KonstruKt is a Turkish improvising ensemble. The core ensemble is Umut Çağlar, guitar, Korhan Argüden, drums, Ozone Usta, percussion, and saxophonist Korhan Futaci. On this album they are augmented by Marshall Allen, Alto Saxophone, Hüseyin Ertunç, percussion, and Barlas Tan Özemek, guitar and synthesizer.
Marshall Allen is one of the great masters of the Alto Saxophone. Full stop. However, most of his life’s work has been consumed with propagating the vision of Sun Ra and his Arkestra. It’s rare you get to hear him blow outside of that context, so take those opportunities when you can get them.
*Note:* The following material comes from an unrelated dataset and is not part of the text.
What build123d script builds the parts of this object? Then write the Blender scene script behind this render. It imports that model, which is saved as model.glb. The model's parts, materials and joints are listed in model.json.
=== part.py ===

KonstruKt’s interstellar tendencies are a fine match for Marshall Allen. It is especially fun to hear him spar with Korhan Futaci’s Soprano playing. As always, Mr Allen never lets anyone get too comfortable without challenging them. Too much melody, and he’ll take you out with an altissimo figure. Too abstract, and he blows you down with a bluesy noir lick.
Sunny Murray’s first album as a leader from 1966. Fresh from playing with Cecil Taylor and Albert Ayler, Murray’s drumming here continues that work and expands upon it.
A great release, long songs giving everyone space to interact. The contributions of Lancaster, Graham, and Silva are particularly notable. Bonus for a song named “Giblet”. The only downside, and the funny thing about digital music, is that you never know how much care the various providers will take with ripping the music. This album pretty horribly ripped, with very low levels, apparently directly from a rather scratchy vinyl album. You can actually hear the needle drop on side two. I believe ESP Disk’ has since remastered and expanded this release, so look for that edition, if you can find it.
Like Roland Kayn, Drumm doesn’t usually seem to have much truck with traditional musical conventions of harmonic or rhythmic organization.
Sounds function, to a certain extent, as motifs. On Relief, the sound of a cricket rubbing its wings together seems to be the motif around which the shimmering static and harmonic washes organize themselves.
It’s a bit like watching the static on an old television, a la Poltergeist, and waiting for your brain to find the patterns, whether they actually exist, or not.